Знал о них через своих шпионов и Муссолини, но всерьез относиться к заговорщикам отказывался. Недавняя аудиенция у Виктора Эммануила убедила его в том, что он пользуется доверием и уважением короля и в случае заговора получит от него поддержку. Дуче также полагал, что герарки без него ни на что не годны, так как обладают «скромными, очень скромными умственными способностями, не знают и не понимают, во что верят и практически лишены мужества». Услышав, что Чиано говорит о тесте как о «безумном тиране, развязавшем эту войну», Муссолини вызвал его в палаццо Венеция, но проявил странную доверчивость и простил зятя, услышав заверения в полной преданности.

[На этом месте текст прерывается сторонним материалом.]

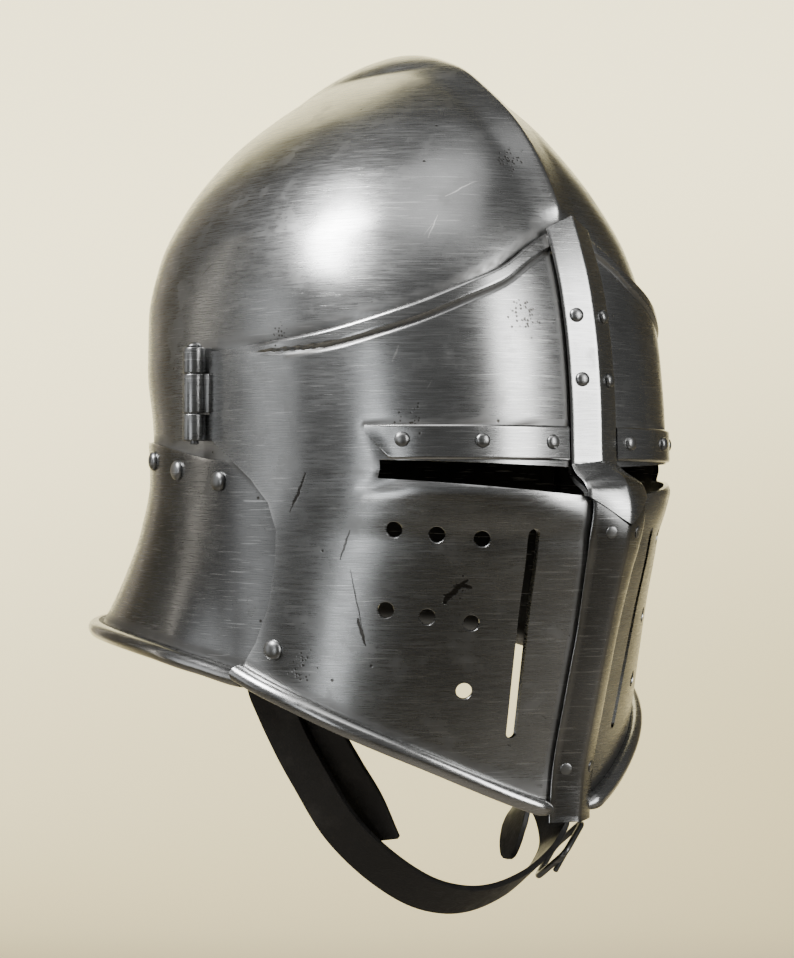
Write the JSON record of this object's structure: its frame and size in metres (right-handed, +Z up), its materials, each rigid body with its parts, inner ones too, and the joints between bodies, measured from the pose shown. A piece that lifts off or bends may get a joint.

Чиано, как знал весь Рим и даже немцы, на самом деле был вовлечен в заговор, хотя Эдда в тот момент об этом была не осведомлена. Он вел переговоры с высшими кругами Ватикана – с Пием XII, хорошие отношения у него сложились еще до того, как тот стал папой. По всей видимости, он пытался найти подходы и к британцам. Встречался с Марией Жозе и даже предупреждал ее о неминуемом нацистском вторжении в Бельгию, вызвав тем самым ярость немцев: Гитлер провозгласил его «предателем Оси». Чиано встречался с королем, который держался с ним хоть и дружелюбно, но уклончиво. Кабинет Чиано превратился в центр интриг. Как говорил его друг дель Драго, все хотели привлечь этого «импульсивного, энергичного, бесшабашного человека на свою сторону». Сам Чиано чувствовал себя в безопасности – это было и странно, и абсурдно. Увольнение с поста министра иностранных дел он считал подтверждением того, что он не был креатурой Муссолини, и верил, что ненависть итальянцев к нему сменится любовью, если ему удастся вывести страну из войны. «В Чиано, – писал Боттаи, – не было горечи, лишь отравленная ядом радость, желание то ли гибели, то ли самоубийства».